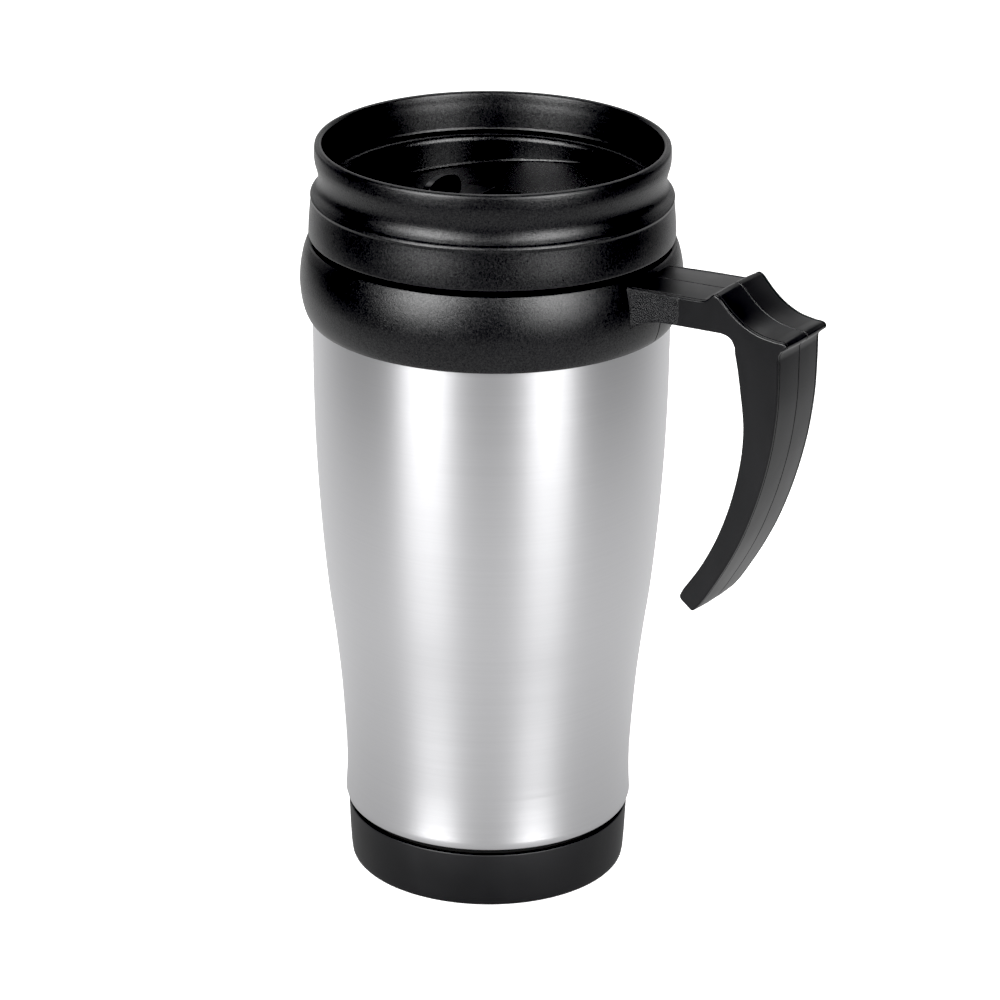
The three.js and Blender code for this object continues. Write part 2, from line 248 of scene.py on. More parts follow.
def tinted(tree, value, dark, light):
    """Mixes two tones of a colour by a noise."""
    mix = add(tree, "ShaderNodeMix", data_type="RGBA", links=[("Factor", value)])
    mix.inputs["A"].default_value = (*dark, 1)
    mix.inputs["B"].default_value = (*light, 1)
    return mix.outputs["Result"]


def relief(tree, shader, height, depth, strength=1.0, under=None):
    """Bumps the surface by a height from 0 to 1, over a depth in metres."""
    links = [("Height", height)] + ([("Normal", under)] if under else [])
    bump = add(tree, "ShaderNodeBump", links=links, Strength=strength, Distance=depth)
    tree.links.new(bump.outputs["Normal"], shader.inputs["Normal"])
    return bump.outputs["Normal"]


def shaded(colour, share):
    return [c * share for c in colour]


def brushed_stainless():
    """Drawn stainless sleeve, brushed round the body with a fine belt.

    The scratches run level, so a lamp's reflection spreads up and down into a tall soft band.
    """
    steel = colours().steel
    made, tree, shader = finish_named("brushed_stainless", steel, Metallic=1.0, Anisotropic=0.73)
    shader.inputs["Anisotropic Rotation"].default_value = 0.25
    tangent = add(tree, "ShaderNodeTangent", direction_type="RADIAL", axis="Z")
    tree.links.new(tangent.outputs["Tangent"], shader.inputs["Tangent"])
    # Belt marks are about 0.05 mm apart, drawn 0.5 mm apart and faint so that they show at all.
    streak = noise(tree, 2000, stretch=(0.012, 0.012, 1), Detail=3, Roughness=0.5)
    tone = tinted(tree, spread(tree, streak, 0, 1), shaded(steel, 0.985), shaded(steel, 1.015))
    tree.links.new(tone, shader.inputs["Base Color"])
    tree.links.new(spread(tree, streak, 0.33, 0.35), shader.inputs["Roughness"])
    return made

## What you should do
Write down every line of the data exactly as it appears above.

## Answer to the exercise
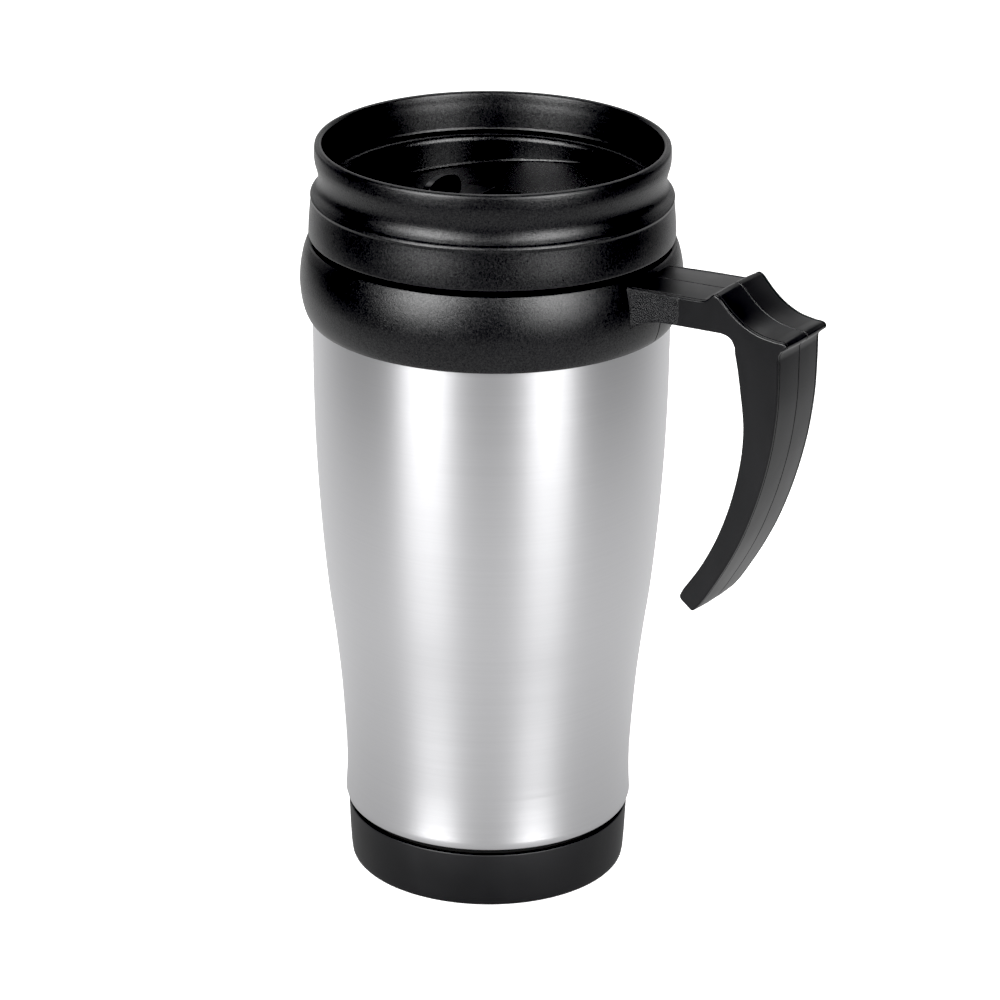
The three.js and Blender code for this object continues. Write part 2, from line 248 of scene.py on. More parts follow.
def tinted(tree, value, dark, light):
    """Mixes two tones of a colour by a noise."""
    mix = add(tree, "ShaderNodeMix", data_type="RGBA", links=[("Factor", value)])
    mix.inputs["A"].default_value = (*dark, 1)
    mix.inputs["B"].default_value = (*light, 1)
    return mix.outputs["Result"]


def relief(tree, shader, height, depth, strength=1.0, under=None):
    """Bumps the surface by a height from 0 to 1, over a depth in metres."""
    links = [("Height", height)] + ([("Normal", under)] if under else [])
    bump = add(tree, "ShaderNodeBump", links=links, Strength=strength, Distance=depth)
    tree.links.new(bump.outputs["Normal"], shader.inputs["Normal"])
    return bump.outputs["Normal"]


def shaded(colour, share):
    return [c * share for c in colour]


def brushed_stainless():
    """Drawn stainless sleeve, brushed round the body with a fine belt.

    The scratches run level, so a lamp's reflection spreads up and down into a tall soft band.
    """
    steel = colours().steel
    made, tree, shader = finish_named("brushed_stainless", steel, Metallic=1.0, Anisotropic=0.73)
    shader.inputs["Anisotropic Rotation"].default_value = 0.25
    tangent = add(tree, "ShaderNodeTangent", direction_type="RADIAL", axis="Z")
    tree.links.new(tangent.outputs["Tangent"], shader.inputs["Tangent"])
    # Belt marks are about 0.05 mm apart, drawn 0.5 mm apart and faint so that they show at all.
    streak = noise(tree, 2000, stretch=(0.012, 0.012, 1), Detail=3, Roughness=0.5)
    tone = tinted(tree, spread(tree, streak, 0, 1), shaded(steel, 0.985), shaded(steel, 1.015))
    tree.links.new(tone, shader.inputs["Base Color"])
    tree.links.new(spread(tree, streak, 0.33, 0.35), shader.inputs["Roughness"])
    return made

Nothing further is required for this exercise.